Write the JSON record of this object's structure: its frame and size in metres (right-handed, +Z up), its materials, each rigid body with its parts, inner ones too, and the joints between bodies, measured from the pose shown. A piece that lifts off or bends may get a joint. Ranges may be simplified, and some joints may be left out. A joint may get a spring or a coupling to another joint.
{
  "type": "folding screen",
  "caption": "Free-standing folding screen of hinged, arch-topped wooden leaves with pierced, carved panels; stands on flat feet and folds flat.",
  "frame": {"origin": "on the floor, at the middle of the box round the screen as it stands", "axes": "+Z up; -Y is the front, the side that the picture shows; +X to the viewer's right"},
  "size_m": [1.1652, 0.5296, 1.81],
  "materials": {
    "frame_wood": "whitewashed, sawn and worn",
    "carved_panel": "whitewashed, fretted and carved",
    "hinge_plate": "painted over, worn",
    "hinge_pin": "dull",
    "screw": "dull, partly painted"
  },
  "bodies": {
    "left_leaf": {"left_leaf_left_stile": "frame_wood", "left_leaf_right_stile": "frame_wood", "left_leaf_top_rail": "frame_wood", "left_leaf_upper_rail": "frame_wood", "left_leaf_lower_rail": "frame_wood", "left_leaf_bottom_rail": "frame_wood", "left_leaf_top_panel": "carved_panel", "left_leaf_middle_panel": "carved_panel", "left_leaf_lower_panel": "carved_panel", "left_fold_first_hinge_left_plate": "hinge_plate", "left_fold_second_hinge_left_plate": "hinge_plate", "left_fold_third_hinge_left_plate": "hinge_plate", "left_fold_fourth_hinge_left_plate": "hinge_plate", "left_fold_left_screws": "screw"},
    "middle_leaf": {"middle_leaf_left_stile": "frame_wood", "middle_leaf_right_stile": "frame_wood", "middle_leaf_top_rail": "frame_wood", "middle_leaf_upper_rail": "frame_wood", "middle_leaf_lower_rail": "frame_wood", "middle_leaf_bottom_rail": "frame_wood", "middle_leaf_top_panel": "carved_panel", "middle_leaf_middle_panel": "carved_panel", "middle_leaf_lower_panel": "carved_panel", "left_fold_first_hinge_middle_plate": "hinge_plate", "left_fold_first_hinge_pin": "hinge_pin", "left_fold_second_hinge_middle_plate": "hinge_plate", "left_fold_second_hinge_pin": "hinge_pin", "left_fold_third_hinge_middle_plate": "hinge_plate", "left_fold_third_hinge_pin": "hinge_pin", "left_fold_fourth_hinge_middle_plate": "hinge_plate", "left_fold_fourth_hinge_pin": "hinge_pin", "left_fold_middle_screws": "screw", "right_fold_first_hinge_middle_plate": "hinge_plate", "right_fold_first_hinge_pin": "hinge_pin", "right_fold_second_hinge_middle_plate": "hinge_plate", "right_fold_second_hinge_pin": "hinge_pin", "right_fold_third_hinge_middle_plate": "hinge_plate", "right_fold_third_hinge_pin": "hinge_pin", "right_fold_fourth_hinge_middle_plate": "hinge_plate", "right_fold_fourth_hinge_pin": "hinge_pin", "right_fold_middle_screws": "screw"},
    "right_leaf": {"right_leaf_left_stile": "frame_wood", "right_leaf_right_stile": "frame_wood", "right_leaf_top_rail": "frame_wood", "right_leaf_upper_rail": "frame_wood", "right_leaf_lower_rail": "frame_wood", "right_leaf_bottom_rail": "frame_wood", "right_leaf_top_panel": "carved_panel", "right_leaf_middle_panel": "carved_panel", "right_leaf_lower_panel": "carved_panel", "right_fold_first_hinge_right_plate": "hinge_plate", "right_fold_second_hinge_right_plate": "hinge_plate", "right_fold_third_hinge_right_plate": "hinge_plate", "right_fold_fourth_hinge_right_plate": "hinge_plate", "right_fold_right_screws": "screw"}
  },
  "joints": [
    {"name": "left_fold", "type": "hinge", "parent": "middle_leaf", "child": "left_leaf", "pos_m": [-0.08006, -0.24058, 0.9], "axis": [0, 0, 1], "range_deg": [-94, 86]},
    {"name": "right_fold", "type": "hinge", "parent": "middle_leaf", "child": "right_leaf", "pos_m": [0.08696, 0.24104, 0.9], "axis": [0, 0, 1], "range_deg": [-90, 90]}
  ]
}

-*-*-

**STATED PROBLEM**
Some lines of the data may hold the word "bodies". Say how many do, with nothing else.

**COMPLETE ANSWER**
2